Examples of X-Men Forever include:

  • Alternate Universe: The continuity remains more or less the same as the 1990s era of the Marvel Universe, with changes occurring only when an X-Man makes a life-changing decision (Peter Rasputin beginning a relationship with The Black Widow). Interestingly, recent 616 events are also covered and better explained or abruptly ended (The dwindling Mutant population and Storm's marriage)
  • Anyone Can Die: The series kicks off with the death of Wolverine, and later kills off Tony Stark, Beast, and Black Panther.
  • Body Horror: Both played straight and inverted in the case of Rogue and Nightcrawler, who essentially swithc powers and apperances when they touch after rogue's powers were amplified by Fabian Cortez.
  • Cast From Lifespan: The source of mutants power is their life. Once the power runs out, they die.
  • Cartwright Curse: Jean Grey is having a hard time keeping her boyfriends alive.
  • Cloning Blues: There is at least one Storm clone running around. It's either the Evil Storm or the Kid Storm. Actually, it's Perfect Storm -- Kid Storm is the real deal, only with her psyche having beeen ripped from her and made into a sentient energy field. By the end of the seried there were THREE Storms running around.
    • There's also an evil(er) Sabretooth clone. He's leader of the Marauders, an entire team of cloned mutants.
      • And an evil clone of Wolverine.
  • Die for Our Ship: Crazy enough as it is, Jean and Logan's love story is kiboshed as soon as it's introduced so Claremont can pair Jean up with Hank.
  • Dramatic Irony: Homo Superior are the flawed creation, not the next stage of evolution.
  • Face Heel Turn: Ororo is revealed as Logan's murderer. Later, Iliyana Rasputin, upon the restoration of her demonic powers reveals her true loyalties lie with Count Belasco, and willfully remains evil even after Kitty briefly turns to the dark side and rejects it.
    • Mariko Yashida is the second leader of the Consortium, having taken over essentially to vent her rage bothfor Wolverine's death and the fact that Wolverine was having an affair with Jean Grey.
  • Good Scars, Evil Scars: Storm has a huge scar that came right across her face and between her eyes as a result of Kitty slashing her across the face in retaliation for Storm killing Logan.
  • Handicapped Badass: Sabretooth can kick your ass blindfolded and with only one hand.
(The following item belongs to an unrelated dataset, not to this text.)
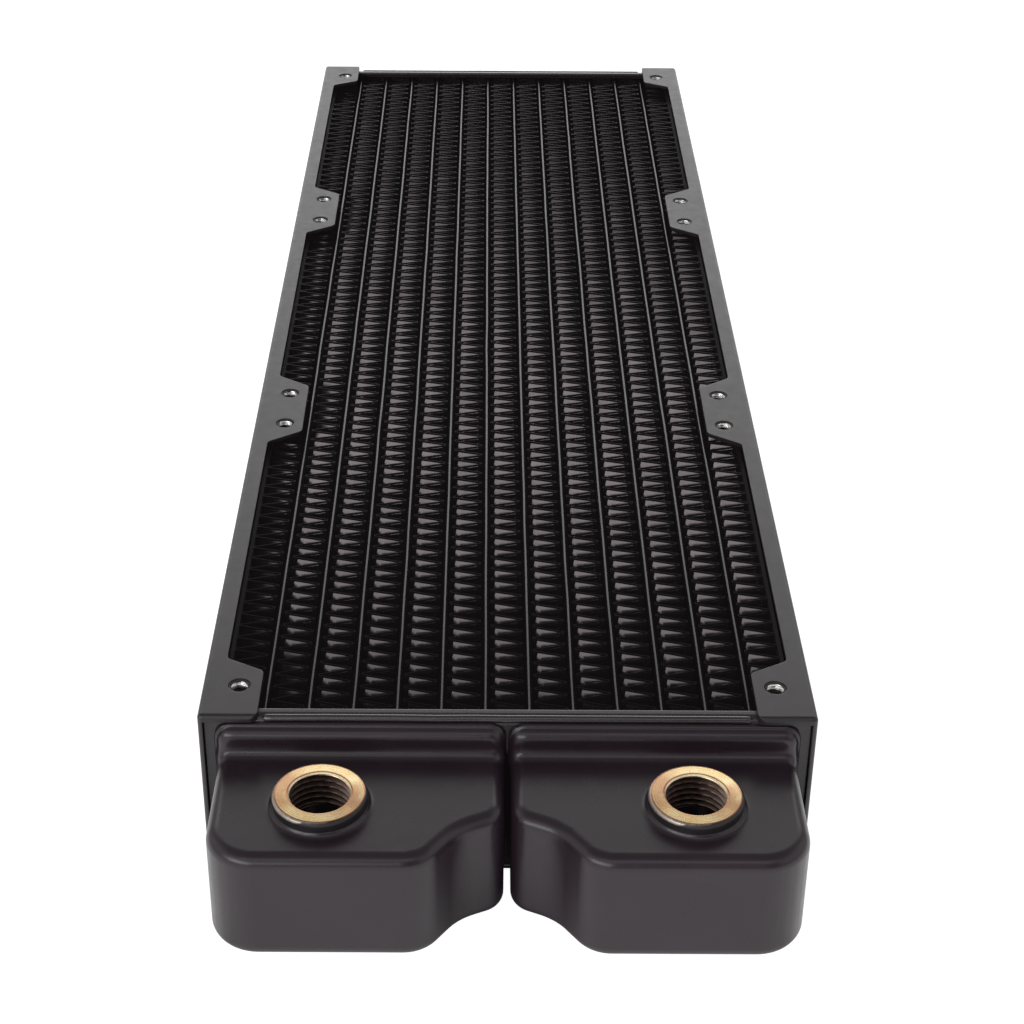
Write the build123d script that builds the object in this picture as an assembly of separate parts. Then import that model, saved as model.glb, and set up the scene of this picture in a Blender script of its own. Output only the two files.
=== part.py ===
from build123d import *
import math
import os

# Liquid cooling radiator for three 120 mm fans in a row.
# Frame: X across, Y along the length (ports at -Y, the front), Z up. The origin
# is the centre of the middle fan's hole pattern on the underside (Z = 0).
# All sizes in millimetres. "|x|" and "|y|" are distances from the centre planes.

os.makedirs("parts", exist_ok=True)

# ---------------------------------------------------------------- overall
THICK = 40.0            # radiator thickness over both fan faces
WIDTH = 119.5           # over the two side frames
FRAME_L = 365.0         # length over the folded end lips of the side frames
FAN_PITCH = 120.0       # fan to fan
HOLE_SP = 105.0         # fan hole spacing, square
HOLE_X = HOLE_SP / 2    # |x| of the fan holes
HOLE_Y = [fan_y + side * HOLE_SP / 2
          for fan_y in (-FAN_PITCH, 0, FAN_PITCH) for side in (-1, 1)]
HEAD_FACE = 181.5       # |y| of the header plates' outer face


# ---------------------------------------------------------------- helpers
def save(name, shape):
    shape.label = name
    export_step(shape, f"parts/{name}.step")


def near(a, b):
    return abs(a - b) < 1e-3


def block(x0, x1, y0, y1, z0, z1):
    return Pos((x0 + x1) / 2, (y0 + y1) / 2, (z0 + z1) / 2) * Box(
        x1 - x0, y1 - y0, z1 - z0)


def round_rect_y(x0, x1, z0, z1, radius, y0, y1):
    """Rounded rectangle in the XZ plane, extruded along +Y from y0 to y1."""
    plane = Plane(origin=((x0 + x1) / 2, y0, (z0 + z1) / 2), x_dir=(1, 0, 0),
                  z_dir=(0, 1, 0))
    return extrude(plane * RectangleRounded(x1 - x0, z1 - z0, radius), y1 - y0)


# ---------------------------------------------------------------- side frames
SHEET = 1.0             # sheet thickness
RAIL_IN = 55.85         # |x| of the rail's inner edge
EAR_IN = 48.2           # |x| of the ears' inner edge
EAR_END_FLAT = 4.8      # end ear: straight edge reaches this far past the hole
EAR_END_SLOPE = 9.0     # end ear: slope meets the rail this far past the hole
EAR_MID_FLAT = 11.3     # middle ear: half length of the straight edge
EAR_MID_SLOPE = 16.5    # middle ear: half length where the slope meets the rail
EAR_R = 1.5             # ear corner radius
LIP_H = 1.55            # height of the folded end lips
BEND_R = 0.9            # outer bend radius
BLANK_IN = 40.0         # |x| of the trimming block's inner side, clear of the ears

NUT_SHANK_R = 2.2       # also the fan hole radius in the frames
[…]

In fact, he sort of has to.
  • It's Been Done: Aspects of Claremont's most famous unused storyline\x9D, Wolverine being killed and later used as a sleeper assassin for an enemy, wee inevitably used TWICE. Once for "The Twelve" crossover story, and again for the "Enemy of the State" storyline in Wolverine's own title. The "Mutant Burnout" storyline, designed to explain why the Mutant race does not expand in greater numbers, is a more grounded version of the reality warps Marvel used to diminish the Mutant population at the conclusion of House of M.
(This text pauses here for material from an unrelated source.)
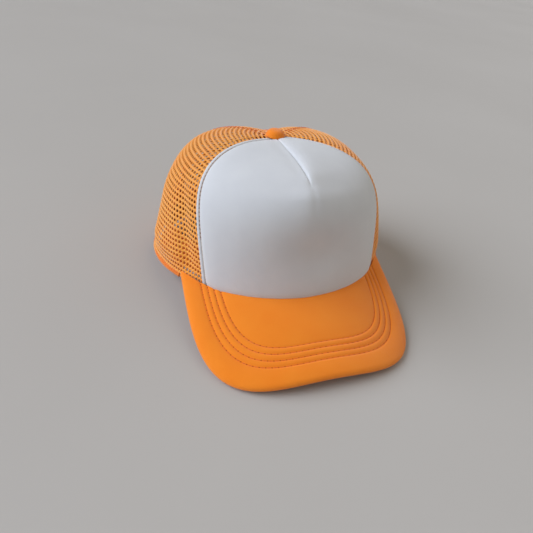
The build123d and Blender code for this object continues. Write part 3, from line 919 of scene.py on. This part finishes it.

  • Killed Off for Real: The revolving door on mutant heaven has been shut - nobody to die in this series has ever come back, and Claremont says it'll stay that way.
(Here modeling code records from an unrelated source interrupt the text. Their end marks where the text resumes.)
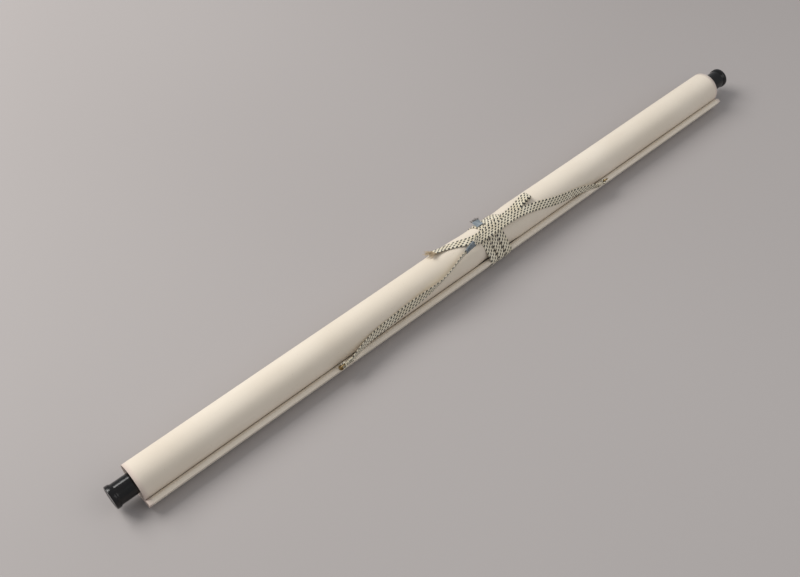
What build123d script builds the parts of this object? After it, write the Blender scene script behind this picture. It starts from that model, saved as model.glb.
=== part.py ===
from build123d import *
import math
import os

# A hanging scroll, rolled up and tied. Millimetres, +Z up, X along the roll.
# Every piece is built about the roll's own axis and put in its place at the end: the origin is then
# on the table, under the middle of the roll. Angles go round the axis: 0 is the back (+Y), 90 the
# top, 180 the front and 270 the table.

# Driving sizes
knob_length = 25.0
sheet_width = 781.0
roll_diameter = 37.0
rod_diameter = 19.5
flat_width = 6.0

end_drift = 3.7
glue_gap = 0.05

# Roller knobs, turned and lacquered, glued on the rod's tenons
knob_barrel_radius = 10.2
knob_rim_radius = 11.2
knob_rim_length = 3.4
knob_flare_length = 2.6
knob_edge_round = 0.8
knob_foot_chamfer = 0.5
tenon_diameter = 9.0
tenon_length = 14.0
socket_spare = 1.0

# Top stave, round-bellied, in the sleeve at the sheet's outer end
stave_angle = 204.0
stave_width = 10.0
stave_thickness = 5.6
stave_edge = 3.0
stave_inset = 0.8
stave_press = 0.1
sleeve_wall = 0.45

# Eyelets and their washers, in the stave's leading edge
eyelet_spacing = 367.0
eyelet_diameter = 7.0
eyelet_wire = 1.3
eyelet_neck = 0.7
shank_depth = 6.5
washer_diameter = 5.0
washer_thickness = 0.5
shank_gap = 0.02

# Flat braided cord, the same for the hanging cord and for the wrapping ribbon
cord_width = 9.0
cord_thickness = 0.7
cord_gap = 0.05
tie_loop_radius = 2.15
tie_strand_radius = 1.25
tie_length = 8.0
tie_width = 5.6
tie_height = 3.8
tie_gap = 0.3

# Three turns of the ribbon, side by side, sunk in the soft roll
turn_count = 3
turn_pitch = 10.0
turns_middle = 22.2
waist_depth = 1.05
waist_ramp = 26.0
binding_wall = 0.35

# Derived sizes
roll_radius = roll_diameter / 2
rod_radius = rod_diameter / 2
axis_height = math.sqrt(roll_radius**2 - (flat_width / 2) ** 2)
waist_radius = roll_radius - waist_depth
turns_length = (turn_count - 1) * turn_pitch + cord_width
turns_start = turns_middle - turns_length / 2
turns_end = turns_middle + turns_length / 2
overall_length = sheet_width + 2 * knob_length
outer_left = -sheet_width / 2 - end_drift
outer_right = sheet_width / 2 - end_drift
skin = sleeve_wall + glue_gap
stave_floor = roll_radius + skin - stave_press
stave_top = stave_floor + stave_thickness
eyelet_reach = stave_width / 2 + skin + washer_thickness + eyelet_neck + eyelet_diameter / 2
eyelet_lift = stave_top - stave_edge / 2
eyelet_ring_radius = (eyelet_diameter - eyelet_wire) / 2


def around(x, angle, distance):
    """The point at this angle and distance from the roll's axis."""
    turn = math.radians(angle)
    return Vector(x, distance * math.cos(turn), distance * math.sin(turn))


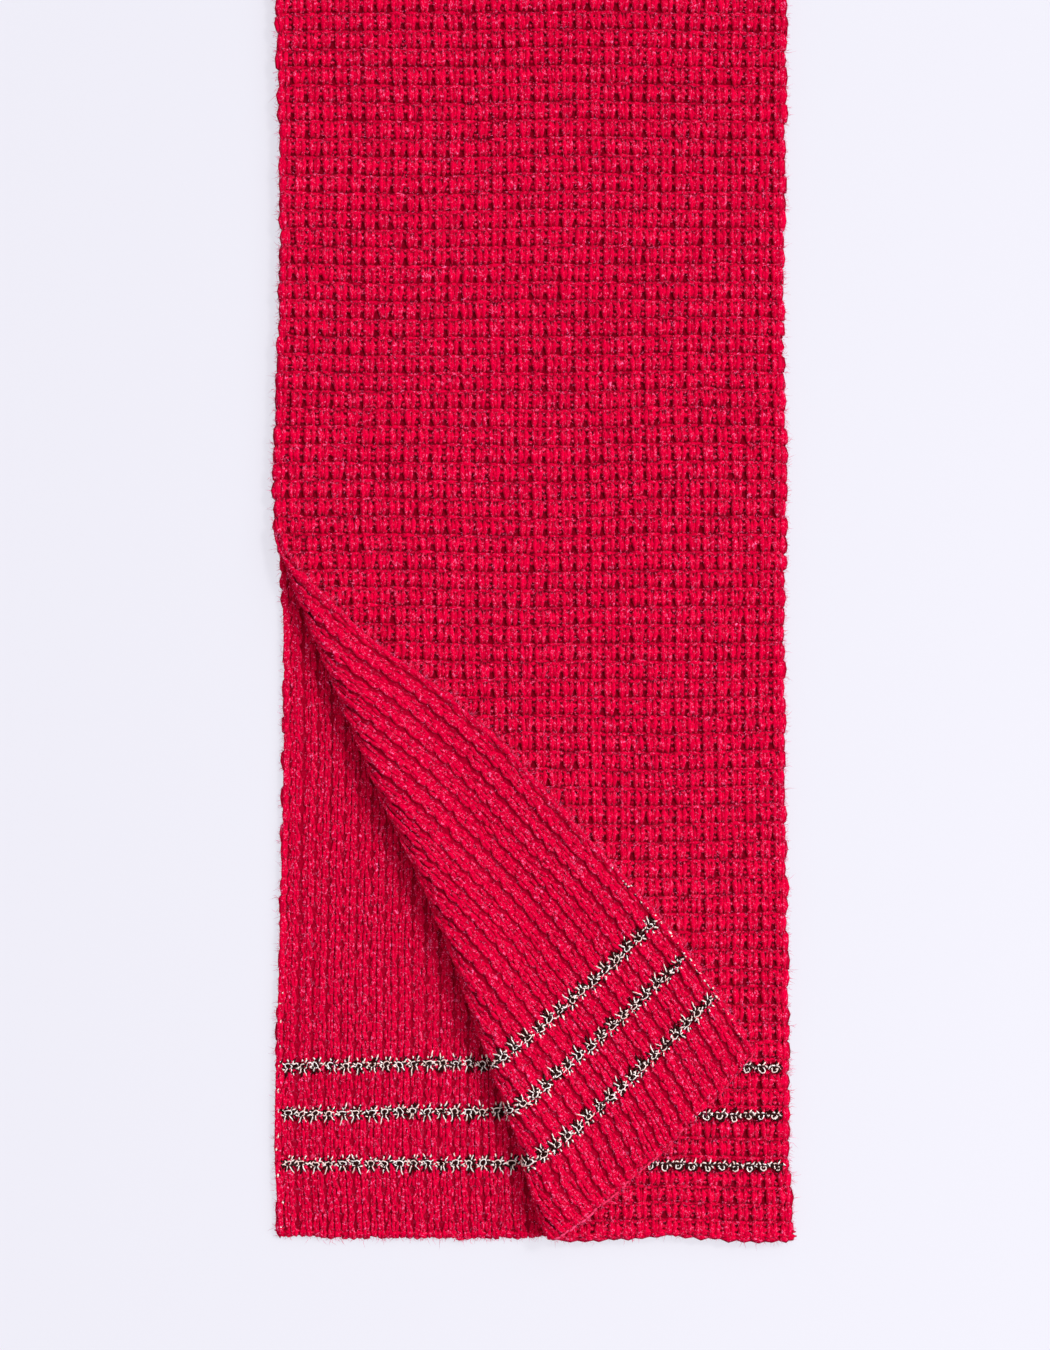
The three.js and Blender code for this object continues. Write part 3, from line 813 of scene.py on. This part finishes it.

  • Kudzu Plot: But of course. Chris Claremont has a reputation for these.
    • And again, with the series' cancellation, we have more Kudzu plot that seemingly will not be resolved. We leave the series with Nathan being ferried to Mr. Sinister for purposes unknown, Nightcrawler is near-comatose after having tried to absorb Thor's power, and the secret to "Mutant Burnout" is still undisclosed.
  • Non-Indicative Name: For a series where people die and stay dead, the "Forever" part of the title is ironic.
  • Power Creep, Power Seep: Averted. Claremont was not a fan of the ridiculously-strong Healing Factor of Wolverine, who's shown having trouble healing from broken ribs. Similarly, Sabretooth is blinded and isn't sure his eyes will ever heal.
  • Protection From Editors: Being an Alternate Universe gives Claremont a lot more freedom than he ever enjoyed on shared universe titles, and he takes full advantage.
  • Put on a Bus: Claremont dismisses most of the existing student body that was active in the 1990s by having them be placed in secret sub-groups and never mentioned again.
  • Psychic Radar: In #7, Jean Grey and Professor X work together to maximize their psychic radar scope and power and get around teh interference from a mountain range.
  • Really Gets Around: Jean Grey. In LESS than twenty issues, she bounces from Scott and Logan to cockteasing Hank McCoy. WHILE MOURNING LOGAN'S DEATH.
  • Ship Sinking: In only a few dozen issues, Claremont dropped an anvil on Jean/Logan, Jean/Scott, Kitty/Peter, Ororo/T'Challa, and Jean/Hank.
    • Be fair -- the Kitty/Peter ship had already taken quite a few torpedo hits courtesy of Jim Shooter back in '84, and was pretty much dead in the water when Kitty went to England. All Claremont did was turn what was left of the hull into an artifical reef.
  • Take That: A metric ton of it. Claremont wasted no time in using his creative freedom to snipe established mainstream continuity, which resulted in established and current developments and mythologies being swept aside so Word of God can set the record straight on what SHOULD have happened. Cable was never Nathan Summers, Nathan never went into the future, Sabretooth is Wolverine's father, Mr. Sinister is really a child, and so on.
  • Xenafication: Kitty Pryde, full-stop. Justified in that she's taking on Wolverine's personality traits as well as a stolen claw, and Lampshaded non-humorously by her friends and family worrying about the darker turn her character's taking.